It is required that all of the data be written out exactly.

-- -- --

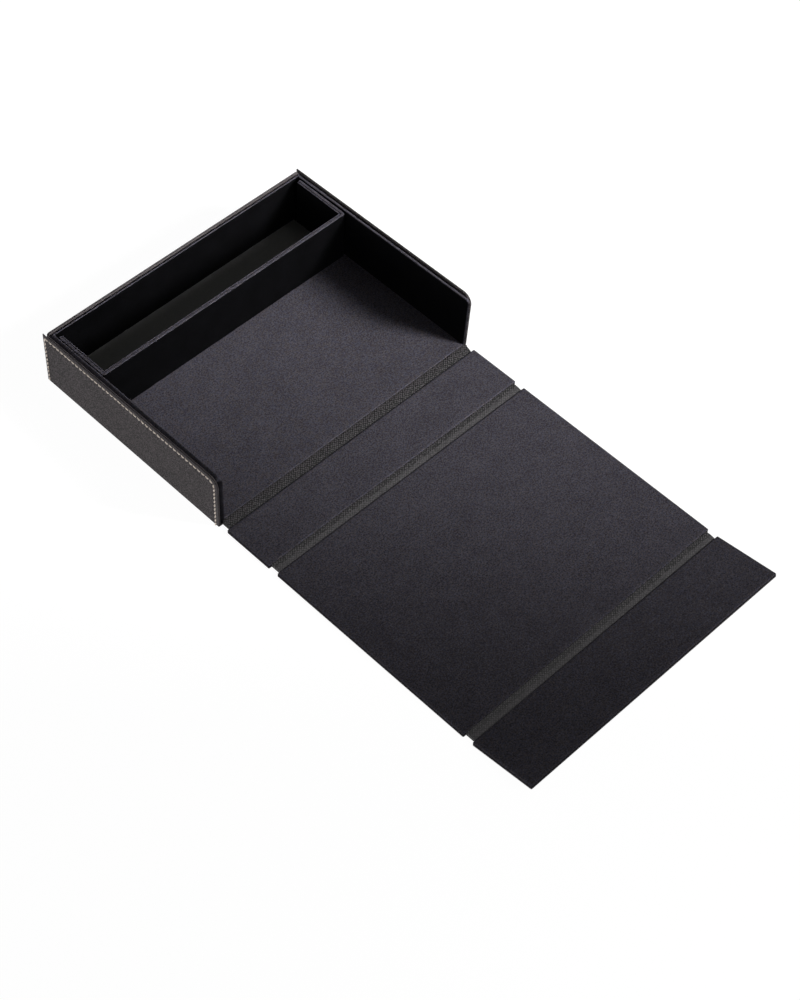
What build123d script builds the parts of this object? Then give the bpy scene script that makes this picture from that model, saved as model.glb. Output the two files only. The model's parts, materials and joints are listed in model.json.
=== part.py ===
"""Wrap-around dice box, shown open: a tray with three walls and a dice compartment,
and a cover of three panels that folds up over the front, the top and the rear.

Millimetres. Origin at the centre of the tray's underside, +X to the right,
+Y to the rear, +Z up. The open cover lies in front of the tray, along -Y.
"""

import os
from math import cos, radians, sin

from build123d import *

# Tray sizes
tray_width = 238.2          # across the leather sides
tray_depth = 176.2          # rear leather face to front edge of the base
wall_height = 48.0
side_board = 3.6            # side wall board with its suede wrap
rear_board = 2.8            # rear wall board with its suede wrap
base_board_thick = 3.3
wall_edge_radius = 0.9      # soft wrapped edges along the tops of the walls
front_corner_radius = 8.0   # rounded top front corner of each side leather
board_corner_radius = 3.5   # the board behind it is cut squarer
rear_flare = 1.8            # side leather standing out behind the rear wall

# Sheet materials
leather = 1.1
wall_leather = 2.1          # two layers sewn together, round the walls
suede = 0.4
floor_suede = 0.8           # floor suede on its thin backing card

# Leather bends and corners
bend_radius = 1.2           # outside of the bend along the bottom edges
foot_radius = 1.8           # bottom front corner of each leather side
floor_edge_radius = 0.9     # floor suede where it turns down at the front

# Compartment at the rear
divider_setback = 55.6      # rear leather face to the divider's front face
divider_board_thick = 1.4
divider_corner_radius = 2.0
divider_end_radius = 0.8    # wrapped rear ends of the arms
divider_edge_radius = 0.6   # wrapped top edges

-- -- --

Complete answer:
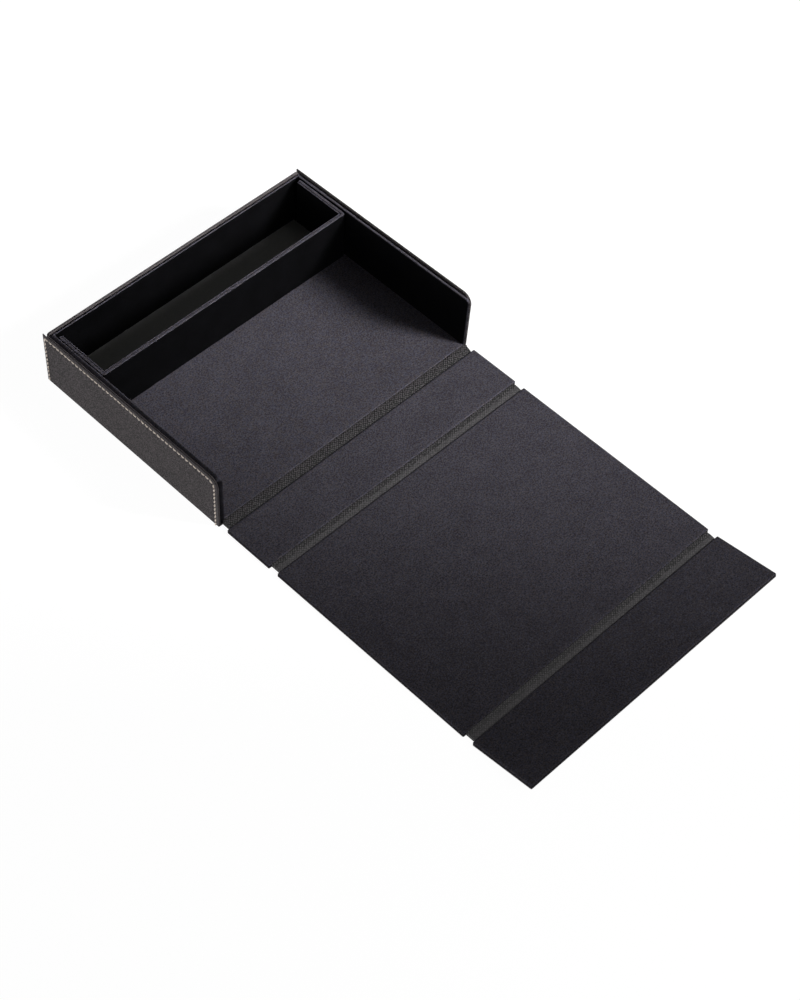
What build123d script builds the parts of this object? Then give the bpy scene script that makes this picture from that model, saved as model.glb. Output the two files only. The model's parts, materials and joints are listed in model.json.
=== part.py ===
"""Wrap-around dice box, shown open: a tray with three walls and a dice compartment,
and a cover of three panels that folds up over the front, the top and the rear.

Millimetres. Origin at the centre of the tray's underside, +X to the right,
+Y to the rear, +Z up. The open cover lies in front of the tray, along -Y.
"""

import os
from math import cos, radians, sin

from build123d import *

# Tray sizes
tray_width = 238.2          # across the leather sides
tray_depth = 176.2          # rear leather face to front edge of the base
wall_height = 48.0
side_board = 3.6            # side wall board with its suede wrap
rear_board = 2.8            # rear wall board with its suede wrap
base_board_thick = 3.3
wall_edge_radius = 0.9      # soft wrapped edges along the tops of the walls
front_corner_radius = 8.0   # rounded top front corner of each side leather
board_corner_radius = 3.5   # the board behind it is cut squarer
rear_flare = 1.8            # side leather standing out behind the rear wall

# Sheet materials
leather = 1.1
wall_leather = 2.1          # two layers sewn together, round the walls
suede = 0.4
floor_suede = 0.8           # floor suede on its thin backing card

# Leather bends and corners
bend_radius = 1.2           # outside of the bend along the bottom edges
foot_radius = 1.8           # bottom front corner of each leather side
floor_edge_radius = 0.9     # floor suede where it turns down at the front

# Compartment at the rear
divider_setback = 55.6      # rear leather face to the divider's front face
divider_board_thick = 1.4
divider_corner_radius = 2.0
divider_end_radius = 0.8    # wrapped rear ends of the arms
divider_edge_radius = 0.6   # wrapped top edges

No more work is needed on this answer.